Ozawa had already pulled back to the northwest under cover of darkness to refuel in order to resume the battle the next morning. His opponent, Mitscher, had recovered his planes, and with Spruance’s concurrence, started after the Mobile Fleet with three of his four carrier groups. But he headed southwest, the wrong direction, and it wasn’t until three-forty the following afternoon that a search plane finally located Ozawa some 275 miles away. Though dusk would fall in a few hours, Mitscher decided to gamble: the target was barely within range of his planes; they would have to strike in the fading light of day; and, finally, try to find their way home in darkness. He turned Task Force 58 into the wind and launched 216 planes. The sun was low as the attackers sighted half a dozen enemy oilers. A few planes peeled off and sank two of these ships while the rest, with orders to concentrate on carriers, fanned out to the northwest.

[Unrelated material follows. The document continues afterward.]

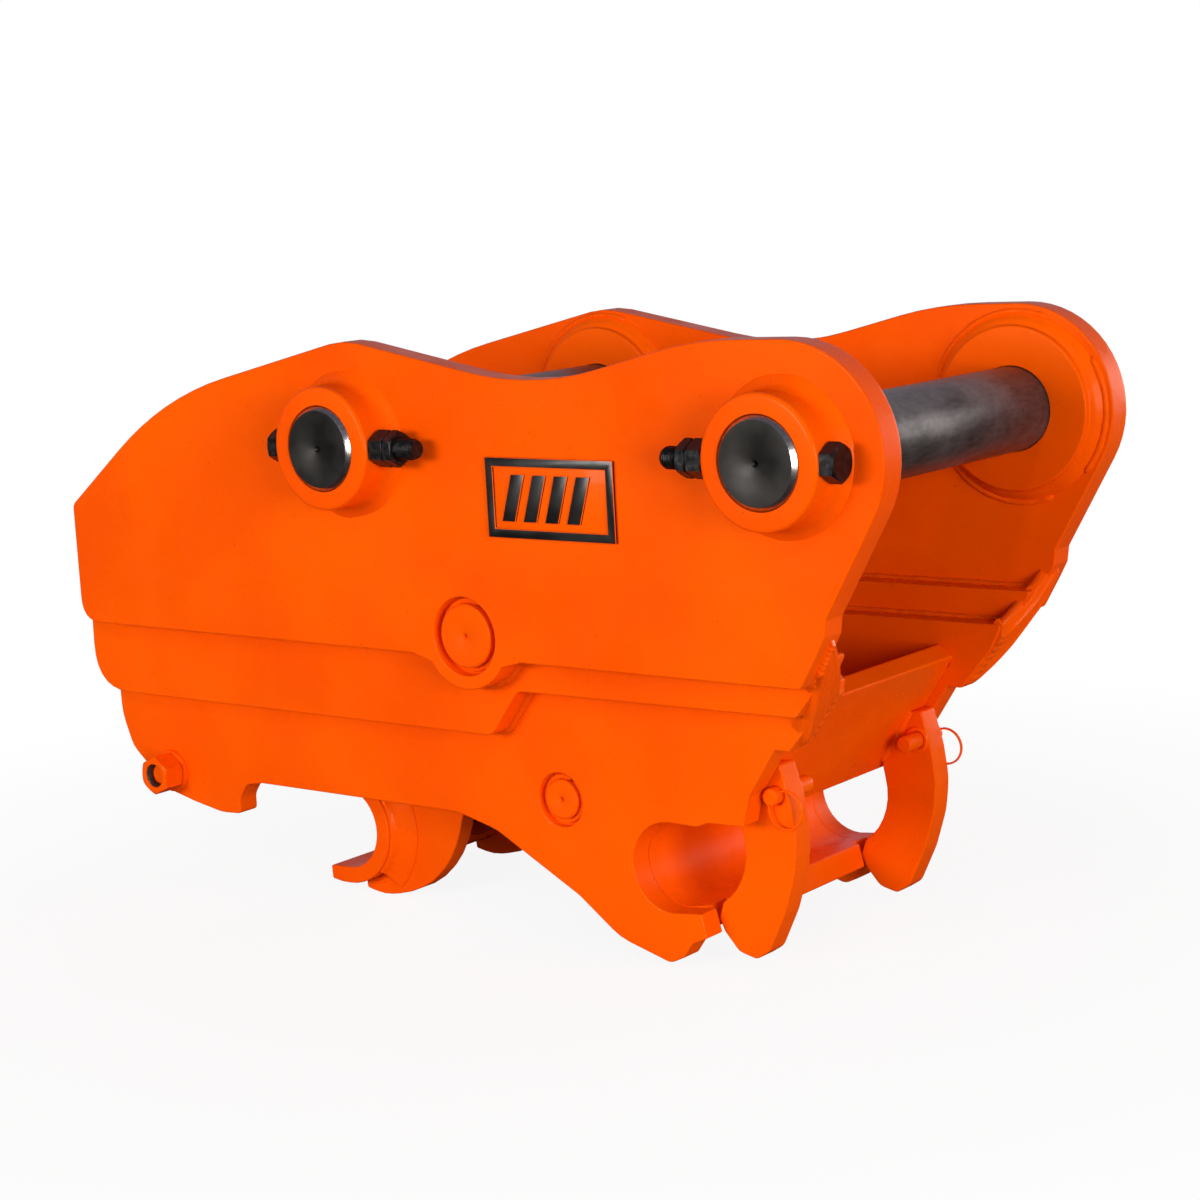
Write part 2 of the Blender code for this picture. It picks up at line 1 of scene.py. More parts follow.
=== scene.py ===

The clouds above the Mobile Fleet were brilliantly colored in the sunset. Ozawa managed to get seventy-five planes into the air, and these, with the help of antiaircraft fire, knocked down twenty Americans but the others broke through the screen. Bombers hit Ozawa’s new flagship, Zuikaku (sister ship of Shokaku), the light carrier Chiyoda, a battleship and a cruiser, but inflicted no serious damage.
Then four torpedo planes from Belleau Wood dropped out of the clouds and swept in low on another carrier, Hiyo. They were led by Lieutenant (j. g.) George Brown, who had vowed at takeoff to get a carrier no matter what. His plane was set on fire but he came in relentlessly and dropped his torpedo.
At his machine gun in the stern of Hiyo, Chief Petty Officer Mitsukuni Oshita heard the cry “Torpedo coming!” He began to count. At 12 he knew the torpedo had missed, and relaxed. An explosion jarred Hiyo. Oshita had counted too fast.
A second torpedo rocked the carrier. Fires spread from deck to deck and all power went off. Dead in the water, she began listing to port and the word went out to abandon ship. At the extreme stern, Oshita and a d
ozen others heard nothing and refused to leave Hiyo without a definite order. The ship settled rapidly. Water gurgled up to Oshita’s machine gun and he, along with his comrades, started for the rail.
“Wait!” Their commander, a young ensign, drew his sword threateningly. “Sing ‘Umi-Yukaba’!” They hurried through the traditional song, but the ensign continued to restrain them with his sword. “Now sing ‘the Naval March,’ ” he ordered. The cowed men sang until the water reached their knees, then broke past the officer and over the side.
Oshita looked back. Fire belched out of the carrier. Spotlighted in the red glare, the ensign clung to the stern rail, sword in hand, still singing. He disappeared as the great bow reared high, and Oshita had to swim desperately to avoid the suction. “The ship is going down!” someone shouted. Oshita turned around. Hiyo was sticking up like the finger of a giant. She plunged out of sight with “a horrible sigh” as if, thought Oshita, she were saying, “This is the end.”
The long trip home for Mitscher’s fliers had turned into a nightmare. Pilot after pilot reported he was running out of gas. “I’m going in while I’ve still got power. So long,” called one. “Where’s somebody? I’m lost,” radioed a second. Sending out these men had been a daring decision and Mitscher now made another. He ordered the lights on his carriers turned on even though it made them glaring targets for prowling submarines. “The effect on the pilots left behind was magnetic,” Lieutenant Commander Robert Winston recalled. “They stood open-mouthed for the sheer audacity of asking the Japs to come and get us. Then a spontaneous cheer went up. To hell with the Japs around us. Our pilots were not to be expendable.” Fortunately for the Americans, there were no enemy submarines in the area, and all but thirty-eight of the returning pilots were saved.